11. Thereafter, the discussions and negotiations stopped as none of the petitioners were able to meet anew with Benedicto who had supposedly referred the matter to “people above” and the “man on top.”
12. Frustrated, then Senator Lorenzo Tañada, as counsel for ABS-CBN, in May 1976, wrote Benedicto demanding vacation of the ABS-CBN Broadcast Center and payment of back rentals for the use of the ABS-CBN studios and facilities.
13. In response, Senator Estanislao Fernandez, on behalf of Benedicto, met with Senator Tañada in June 1976. Another meeting took place between the parties’ respective counsels which included respondent Gonzales, another counsel for Benedicto. Despite these meetings, no agreement was reached between Benedicto and ABS-CBN. On the whole, from June 8, 1973, the time KBS occupied the ABS-CBN studios in Quezon City, no rental was paid by the former to the latter.
14. In the years following until the Marcos government was toppled in 1986, the ABS-CBN stations were transferred to the National Media Production Center (NMPC) headed by Gregorio Cendaña of the Ministry of Information. Starting in January 1980, KBS, on a staggered basis, transferred possession, control and management of ABS-CBN’s provincial television stations to NMPC. Some of the radio stations of ABS-CBN were turned over to the government’s Bureau of Broadcast, while some were retained by KBS thru the Banahaw Broadcasting Corporation (BBC) and Radio Philippines Network (RPN).

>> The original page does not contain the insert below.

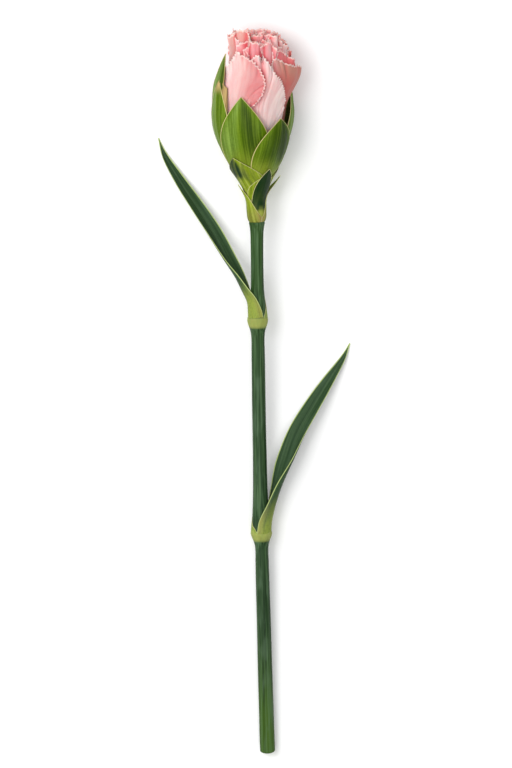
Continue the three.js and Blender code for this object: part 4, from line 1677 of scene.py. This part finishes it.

15. Parenthetically, during a military inventory in 1979-1980, and a visit by ABS-CBN executives at ABS-CBN’s radio transmitting stations in Meycauayan, Bulacan, headed by petitioner Augusto, on August 13, 1984, ABS-CBN properties and massive equipment were found to be missing. In addition, the musical records and radio dramas accumulated by ABS-CBN in a span of twenty-five (25) years and stored in its library were now gone.
16. In June 1986, President Corazon Aquino, acting on the request of ABS-CBN through Senator Tañada, returned to ABS-CBN these radio and TV stations on a gradual and scheduled basis.